Essentially conscious evolution is the pursuit of a perception through exercises like self-remembering and the transformation of suffering, and this perception, because it is based on a longer scale of time, brings with it an understanding that everything is transient. Basically inner work teaches us that what we feel in the cemetery is closer to the truth of our situation than what we ordinarily feel. In other words, it tells us that life is uncertain.

The irony of the work of self-remembering is that it is the only thing that has the possibility of giving us a lasting sense of meaning; yet its practice forces us to confront the meaninglessness of what, in sleep, we take as important. Inner work, if it is done consistently, is a revolution. It changes what we value and how we see the world. When higher centers function, what seemed important to us no longer seems important, and what we did our best to avoid, the reality of our situation, is strengthened and, eventually, embraced.

If a man could understand all the horror of the lives of ordinary people who are turning round in a circle of insignificant interests and insignificant aims, if he could understand what they are losing, he would understand that there can be only one thing that is serious for him—to escape from the general law, to be free. ~ Gurdjieff

Gurdjieff’’s image of people ‘turning round in a circle of insignificant interests and insignificant aims’ is a picture of all of us. This can be seen in our day-to-day activities and by where we choose to focus our energy. In a very real way, we allow ourselves to become identified with not only entertainments and friends and money but also with large-scale events that we have no power to change. Without a focus of conscious evolution we inevitably move from one preoccupation to another; that is, until something happens. A shock, whether it is the death of a friend or the unexpected rise of a tyrant, brings a sense of scale that is part of the normal functioning of higher centers. But if inner work is not already established, the urgency to change ourselves is quickly replaced by ‘a circle of insignificant interests’ as Gurdjieff called it. On the other hand if inner work has been established, the shock reinforces our aim to connect to higher centers.

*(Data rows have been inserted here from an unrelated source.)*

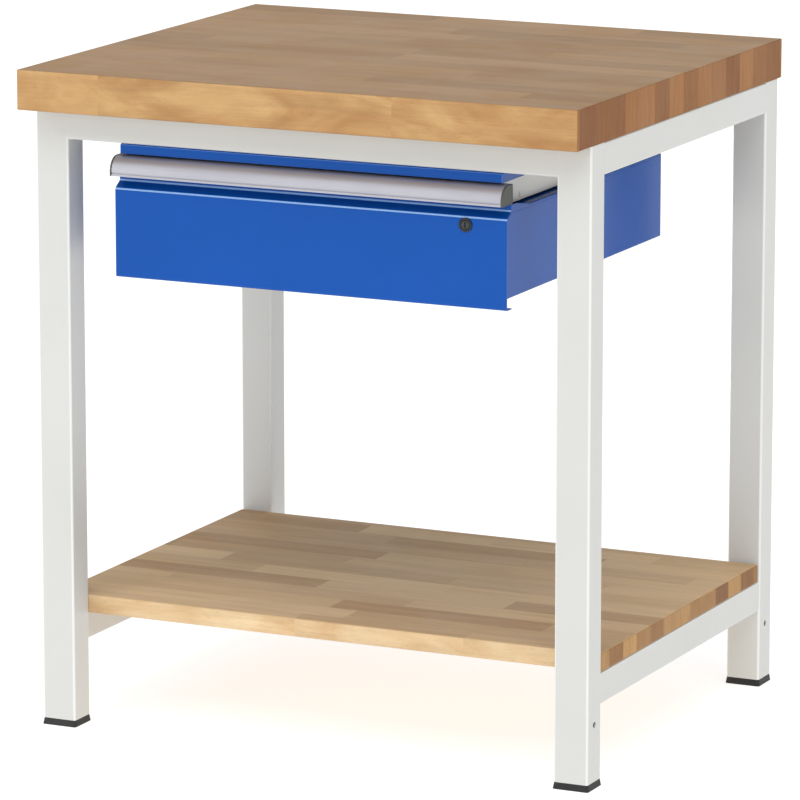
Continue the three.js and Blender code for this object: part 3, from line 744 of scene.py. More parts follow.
def draw_peel(graph: Graph, given: dict) -> dict:
    """The fine orange peel of a baked powder coat, and its slow change of thickness."""
    fine = graph.noise(given["Place"], 950.0, detail=1, rough=0.4)
    broad = graph.noise(given["Place"], 260.0, detail=2, rough=0.5)
    height = graph.math("MULTIPLY_ADD", fine, 0.55, graph.math("MULTIPLY", broad, 0.45))
    return {"Height": height, "Cloud": graph.noise(given["Place"], 6.0, detail=3, rough=0.55)}


def draw_handling(graph: Graph, given: dict) -> dict:
    """Soft smudges and dust from use, which change how sharply a surface shines."""
    smear = graph.drawn_noise(given["Place"], (7.0, 11.0, 9.0), detail=4, rough=0.6, distortion=0.3)
    speck = graph.noise(given["Place"], 1400.0, detail=1, rough=0.3)
    return {"Smudge": graph.remap(smear, 0.36, 0.7, smooth=True), "Speck": graph.remap(speck, 0.66, 0.74)}


def draw_brushing(graph: Graph, given: dict) -> dict:
    """Drawing lines of rolled or extruded metal; the stretch is small along the lines."""
    lines = graph.drawn_noise(given["Place"], given["Stretch"], detail=4, rough=0.7)
    grains = graph.noise(given["Place"], 2600.0, detail=1, rough=0.5)
    return {"Lines": lines, "Grain": grains}


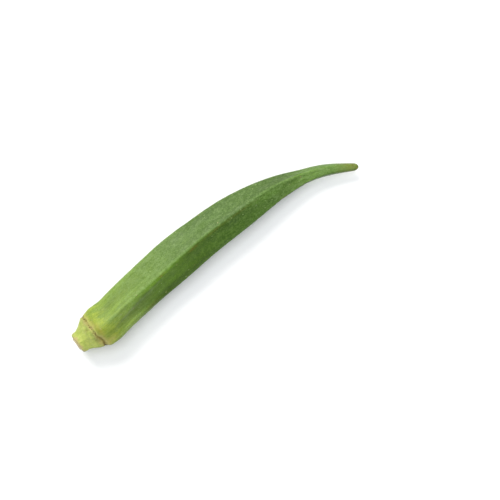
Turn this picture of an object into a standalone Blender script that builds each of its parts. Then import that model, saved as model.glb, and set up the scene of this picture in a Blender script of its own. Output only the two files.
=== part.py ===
"""Okra pod: one grown piece, lying on the face that it rests on.

The pod is a loft of five-ridged sections carried along a bent centre line. From the stem end it
has the cut stem, the angular cap, the scar that the calyx left, the shoulder, the ridged body and
a slim blunt tip. +X runs from the cut stem to the tip and +Z is up. The origin is on the surface
that the pod lies on, under the middle of its bounding box. Sizes are in metres.
"""

import bpy
import numpy as np

MM = 0.001

# The centre line from the cut stem to the tip: along, across and up, in millimetres
CENTRE_LINE = (
    (-62.3, -4.87, 7.40),
    (-56.3, -4.36, 7.27),
    (-53.3, -4.04, 7.21),
    (-49.3, -3.95, 7.15),
    (-39.2, -2.00, 7.00),
    (-24.2, 0.75, 7.00),
    (-5.5, 3.40, 6.90),
    (15.1, 4.80, 6.25),
    (35.8, 4.05, 5.35),
    (50.8, 0.65, 4.55),
    (62.9, -5.15, 3.88),
)

# Half the width seen from above, at distances from the cut along the centre line, in millimetres
HALF_WIDTHS = (
    (0.0, 3.95),
    (1.2, 4.15),
    (2.2, 4.25),
    (3.8, 4.88),
    (5.8, 6.13),
    (7.8, 6.90),
    (9.0, 7.20),
    (10.6, 7.95),
    (13.0, 8.10),
    (17.5, 7.85),
    (25.0, 7.95),
    (36.0, 8.05),
    (49.0, 8.30),
    (62.0, 7.80),
    (76.0, 7.25),
    (84.0, 6.45),
    (99.0, 4.10),
    (107.0, 2.80),
    (111.0, 2.52),
    (115.0, 2.27),
    (119.0, 1.98),
    (123.0, 1.70),
    (126.0, 1.45),
    (129.0, 1.22),
)

# How far the ridges have turned about the centre line, in degrees, at the same kind of distances
TWISTS = (
    (0.0, 2.0),
    (24.0, -3.0),
    (40.0, -8.5),
    (62.0, -3.5),
    (80.0, 2.0),
    (98.0, 15.0),
    (106.0, 20.0),
    (112.0, 25.0),
    (128.0, 34.0),
)

# How angular the section is: 2 is a circle and 10 is a pentagon with rounded corners
SHARPNESSES = (
    (0.0, 5.0),
    (5.0, 8.0),
    (8.5, 9.0),
    (13.0, 8.0),
    (25.0, 8.0),
    (45.0, 9.0),
    (70.0, 11.0),
    (90.0, 9.0),
    (104.0, 6.0),
    (128.0, 4.0),
)

FACES = 5
POINTS_A_FACE = 8
RIDGE_CROWDING = 0.55  # how much closer the points stand on a ridge than in the middle of a face

RIB_HEIGHT = 0.12 * MM  # the raised cord along each ridge
RIB_HALF_WIDTH = 0.80 * MM
RIB_STARTS = 9.5 * MM
RIB_FULL = 30.0 * MM
RIB_FADES = 100.0 * MM

HOLLOW_DEPTH = 0.16 * MM  # how far the middle of a face sinks

CUT_SLANT = 0.15  # the rise of the cut face towards +X, as a share of its height
CUT_DOME = 0.35 * MM
CUT_RIM = 0.60 * MM  # the rounding where the cut face meets the side of the stem
CUT_RINGS = 3
RIM_ROWS = 3

SCAR_AT = 8.3 * MM  # the calyx scar, a line round the pod between the cap and the shoulder
SCAR_DEPTH = 0.30 * MM
SCAR_HALF_WIDTH = 0.35 * MM
SCAR_WAVE = 0.05 * MM  # how far the scar swings towards the tip on each ridge
SCAR_TILT = 0.035  # how far the scar leans towards the tip on its -Y side, as a share of the width
SCAR_WAVE_REACH = 2.5 * MM

CAP_ROWS = 8
SHOULDER_ROWS = 9
BODY_ROWS = 34
SCAR_ROW_GAP = 0.32 * MM
SHOULDER_END = 16.0 * MM
TIP_ROUND = 1.8 * MM  # the length of the rounded end of the tip
TIP_ROWS = 6

CENTRE_SAMPLES = 2001

SKINS = {
    "cut_stem": ((0.55, 0.44, 0.22), 0.80),
    "cap_skin": ((0.48, 0.56, 0.16), 0.60),
    "calyx_scar": ((0.22, 0.16, 0.05), 0.85),
    "pod_skin": ((0.13, 0.25, 0.055), 0.55),
}


def smooth_curve(stations, values, at):
    """Reads a smooth curve at the given places: a cubic between each two stations, whose slope at
    a station is that of the parabola through it and the stations beside it."""
    slopes = np.gradient(values, stations)
    left = np.clip(np.searchsorted(stations, at) - 1, 0, len(stations) - 2)
    gap = stations[left + 1] - stations[left]
    share = (at - stations[left]) / gap
    square, cube = share**2, share**3
    return (
        (2 * cube - 3 * square + 1) * values[left]
        + (cube - 2 * square + share) * gap * slopes[left]
        + (3 * square - 2 * cube) * values[left + 1]
        + (cube - square) * gap * slopes[left + 1]
    )


def table_curve(table, at, unit=1.0):
    """Reads a table of distances in millimetres and values at distances in metres."""
    stations, values = np.array(table).T
    return smooth_curve(stations * MM, values * unit, at)


def ramp(start, end, at):
    """0 before start and 1 past end, rising smoothly in between."""
    share = np.clip((at - start) / (end - start), 0, 1)
    return share * share * (3 - 2 * share)


def centre_line():
    """Returns (distances, points) closely along the centre line."""
    along, across, up = np.array(CENTRE_LINE).T * MM
    x = np.linspace(along[0], along[-1], CENTRE_SAMPLES)
    points = np.column_stack((x, smooth_curve(along, across, x), smooth_curve(along, up, x)))
    steps = np.linalg.norm(np.diff(points, axis=0), axis=1)
    return np.concatenate(([0], np.cumsum(steps))), points


def row_distances(length):
    """Returns (distance from the cut, share of the full radius) of each row of points on the side.

    The rows start with the rounded rim of the cut and end with the rounded tip, both quarter
    turns, and stand closest about the calyx scar."""
    turn = np.linspace(0, np.pi / 2, RIM_ROWS + 1)[:-1]
    rim = CUT_RIM * (1 - np.cos(turn))
    rim_share = 1 - CUT_RIM / (HALF_WIDTHS[0][1] * MM) * (1 - np.sin(turn))
    scar = SCAR_AT + SCAR_ROW_GAP * np.arange(-2, 3)
    cap = np.linspace(CUT_RIM, scar[0], CAP_ROWS, endpoint=False)
    shoulder = np.linspace(scar[-1], SHOULDER_END, SHOULDER_ROWS, endpoint=False)[1:]
    body = np.linspace(SHOULDER_END, length - TIP_ROUND, BODY_ROWS)
    turn = np.linspace(0, np.pi / 2, TIP_ROWS + 1)[1:-1]
    tip = length - TIP_ROUND * (1 - np.sin(turn))
    side = np.concatenate((cap, scar, shoulder, body))
    distances = np.concatenate((rim, side, tip))
    shares = np.concatenate((rim_share, np.ones(len(side)), np.cos(turn)))
    return distances, shares


def angles_from_ridge():
    """The angles of a section's points about the centre line, counted from its first ridge. The
    points crowd towards each ridge."""
    count = FACES * POINTS_A_FACE
    turns = np.arange(count) / count
    crowding = RIDGE_CROWDING * np.sin(2 * np.pi * FACES * turns) / (2 * np.pi * FACES)
    return 2 * np.pi * (turns - crowding)


def section_radii(angles, distances, half_widths):
    """The radius at each angle in each row: a pentagon with rounded corners, the point where the
    shares of its distance towards the five faces, each to the power of the sharpness, add up to
    one. The rib on each ridge and the hollow of each face are added to it."""
    sharpness = table_curve(SHARPNESSES, distances)[:, None]
    face_normals = 2 * np.pi * (np.arange(FACES) + 0.5) / FACES
    towards = np.clip(np.cos(angles[:, None] - face_normals), 0, None)
    unit = np.stack([(towards**power).sum(1) ** (-1 / power) for power in sharpness[:, 0]])
    radii = half_widths[:, None] * unit
    from_ridge = (angles * FACES / (2 * np.pi) + 0.5) % 1 - 0.5
    arc = from_ridge * 2 * np.pi / FACES * radii
    strength = ramp(RIB_STARTS, RIB_FULL, distances) * (1 - ramp(RIB_FADES, distances[-1], distances))
    rib = RIB_HEIGHT * np.exp(-((arc / RIB_HALF_WIDTH) ** 2))
    hollow = HOLLOW_DEPTH * np.sin(np.pi * from_ridge) ** 2
    return radii + strength[:, None] * (rib - hollow)


def side_rows(line_distances, line_points, distances, shares):
    """Points of the pod's side, by row and angle. Each section stands square to the centre line
    and is scaled and shifted sideways so that its width seen from above is the pod's, less the
    groove of the scar."""
    angles = angles_from_ridge()
    groove = SCAR_DEPTH * np.exp(-(((distances - SCAR_AT) / SCAR_HALF_WIDTH) ** 2))
    half_widths = table_curve(HALF_WIDTHS, distances, MM) - groove
    radii = section_radii(angles, distances, half_widths)
    turned = angles + np.radians(table_curve(TWISTS, distances))[:, None]
    across = radii * np.sin(turned)
    up = radii * np.cos(turned)
    scale = half_widths / ((across.max(1) - across.min(1)) / 2) * shares
    middle = (across.max(1) + across.min(1)) / 2
    across = (across - middle[:, None]) * scale[:, None]
    up = up * scale[:, None]
    near_scar = np.exp(-(((distances - SCAR_AT) / SCAR_WAVE_REACH) ** 2))[:, None]
    wave = near_scar * (SCAR_WAVE * np.cos(FACES * angles) - SCAR_TILT * across)
    slant = CUT_SLANT * (1 - ramp(0, SCAR_AT, distances))[:, None] * up
    return place(line_distances, line_points, distances, across, up, wave + slant)


def place(line_distances, line_points, distances, across, up, forward):
    """Turns (across, up, forward) about the centre line at each distance into points."""
    centre = np.column_stack([np.interp(distances, line_distances, axis) for axis in line_points.T])
    headings = np.gradient(line_points, line_distances, axis=0)
    ahead = np.column_stack([np.interp(distances, line_distances, axis) for axis in headings.T])
    ahead /= np.linalg.norm(ahead, axis=1, keepdims=True)
    sideways = np.cross((0, 0, 1), ahead)
    sideways /= np.linalg.norm(sideways, axis=1, keepdims=True)
    upwards = np.cross(ahead, sideways)
    return (
        centre[:, None]
        + across[..., None] * sideways[:, None]
        + up[..., None] * upwards[:, None]
        + forward[..., None] * ahead[:, None]
    )


def cut_rows(rim_row, ahead):
    """The rings of the cut face, from the one nearest its middle out to the rim. Each is the rim
    drawn in towards the middle, and the face bulges outwards by the dome."""
    middle = rim_row.mean(0)
    shares = np.arange(1, CUT_RINGS + 1) / (CUT_RINGS + 1)
    bulge = CUT_DOME * (1 - shares**2)
    rings = middle + shares[:, None, None] * (rim_row - middle) - bulge[:, None, None] * ahead
    return middle - CUT_DOME * ahead, rings


def pod_rows():
    """Returns the pole of the cut, the rows of points from the cut to the tip, the pole of the
    tip, and each row's distance from the cut, which is below zero on the cut face."""
    line_distances, line_points = centre_line()
    length = line_distances[-1]
    distances, shares = row_distances(length)
    side = side_rows(line_distances, line_points, distances, shares)
    ahead = (line_points[1] - line_points[0]) / line_distances[1]
    cut_pole, rings = cut_rows(side[0], ahead)
    rows = np.concatenate((rings, side))
    row_distance = np.concatenate((np.full(len(rings), -1.0), distances))
    return cut_pole, rows, line_points[-1], row_distance


def skin_of(distance):
    """The name of the skin on a face whose first row is at this distance."""
    if distance < 0:
        return "cut_stem"
    if distance < SCAR_AT - 1.5 * SCAR_ROW_GAP:
        return "cap_skin"
    if distance < SCAR_AT + 1.5 * SCAR_ROW_GAP:
        return "calyx_scar"
    return "pod_skin"


def pod_mesh(name):
    """Builds the closed mesh: the rows joined by four-sided faces, with a fan of triangles at each
    end. The points below the surface are raised to it, which makes the flat spot underneath."""
    cut_pole, rows, tip_pole, row_distance = pod_rows()
    row_count, around = rows.shape[:2]
    points = np.concatenate((rows.reshape(-1, 3), (cut_pole, tip_pole)))
    points[:, 2] = np.maximum(points[:, 2], 0)
    first, second = len(points) - 2, len(points) - 1
    faces = []
    skins = []
    for column in range(around):
        beside = (column + 1) % around
        faces.append((first, column, beside))
        skins.append("cut_stem")
        for row in range(row_count - 1):
            here, ahead = row * around, (row + 1) * around
            faces.append((here + column, ahead + column, ahead + beside, here + beside))
            skins.append(skin_of(row_distance[row]))
        last = (row_count - 1) * around
        faces.append((last + column, second, last + beside))
        skins.append("pod_skin")
    mesh = bpy.data.meshes.new(name)
    mesh.from_pydata(points.tolist(), [], faces)
    slots = list(SKINS)
    mesh.polygons.foreach_set("material_index", [slots.index(skin) for skin in skins])
    mesh.shade_smooth()
    return mesh


def skin_material(name, colour, roughness):
    """A plain Principled material."""
    material = bpy.data.materials.new(name)
    material.use_nodes = True
    shader = material.node_tree.nodes["Principled BSDF"]
    shader.inputs["Base Color"].default_value = (*colour, 1)
    shader.inputs["Roughness"].default_value = roughness
    shader.inputs["Metallic"].default_value = 0
    material.diffuse_color = (*colour, 1)
    return material


def clear_scene():
    """Removes every object of the scene."""
    for found in list(bpy.data.objects):
        bpy.data.objects.remove(found, do_unlink=True)


def build():
    """Makes the pod in a collection of its own."""
    clear_scene()
    collection = bpy.data.collections.new("Okra pod")
    bpy.context.scene.collection.children.link(collection)
    mesh = pod_mesh("okra_pod")
    for name, (colour, roughness) in SKINS.items():
        mesh.materials.append(skin_material(name, colour, roughness))
    collection.objects.link(bpy.data.objects.new("okra_pod", mesh))


build()
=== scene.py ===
"""Okra pod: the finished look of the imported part.

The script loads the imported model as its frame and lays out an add-on round it: settings for the
sizes and colours, one operator for each piece and for the stage, and a panel that lists them.

The pod is one fine closed surface, worked out from the same curves as the part: five-ridged
sections carried along a bent centre line. Fine relief is added to it, which is the broad base of
each ridge, the ring of the calyx scar, the wrinkles of the cap and the worn face of the cut. The
down, the scraps of dried calyx, the stubs of fibre and the corky specks are pieces of their own.
Sizes in the tables are in millimetres, and every mesh is in metres.
"""

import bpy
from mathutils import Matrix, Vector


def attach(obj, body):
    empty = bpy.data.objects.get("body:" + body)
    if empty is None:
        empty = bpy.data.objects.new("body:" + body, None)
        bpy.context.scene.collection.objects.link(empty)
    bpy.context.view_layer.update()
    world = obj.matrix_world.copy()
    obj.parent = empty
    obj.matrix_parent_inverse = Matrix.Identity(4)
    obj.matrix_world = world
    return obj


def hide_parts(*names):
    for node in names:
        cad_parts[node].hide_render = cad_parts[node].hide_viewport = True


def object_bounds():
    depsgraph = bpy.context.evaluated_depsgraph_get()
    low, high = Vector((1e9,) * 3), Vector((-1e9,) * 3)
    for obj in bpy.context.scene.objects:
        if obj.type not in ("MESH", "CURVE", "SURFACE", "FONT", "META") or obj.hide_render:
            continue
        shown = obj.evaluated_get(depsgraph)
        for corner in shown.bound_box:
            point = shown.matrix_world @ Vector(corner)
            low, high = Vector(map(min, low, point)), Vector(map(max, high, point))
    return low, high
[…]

In this work we measure our being by our capacity to keep returning to the present and to keep our focus on self-remembering. In other words our being is determined by our ability to keep coming back to the urgent necessity to awaken and to combat sleep.

When one realizes that one deceives oneself, that one is asleep and one’s house is on fire, always, permanently on fire, and that it is only by accident that the fire has not reached one’s room at this very moment, when one realizes this, one will want to make efforts to awake. ~ P. D. Ouspensky

When life is uncertain, we must find a way to keep ourselves focused in the present. When shocks come, if we stop and look around at what is happening to us in the moment, we will usually find that nothing terrible threatens us. We were attracted to conscious evolution in the first place because we understood that life was uncertain, so now, when this uncertainty is reinforced, we must work even harder to focus our efforts on connecting to higher centers. The anxiety we feel can be transformed, but only when self-remembering becomes more permanent and we perceive ourselves and the world at large from the scale of a different time, a time that not only has the possibility of giving understanding but also of providing lasting contentment. The contentment we want is not based on our hopes and fears, but on the reality that everything is passing.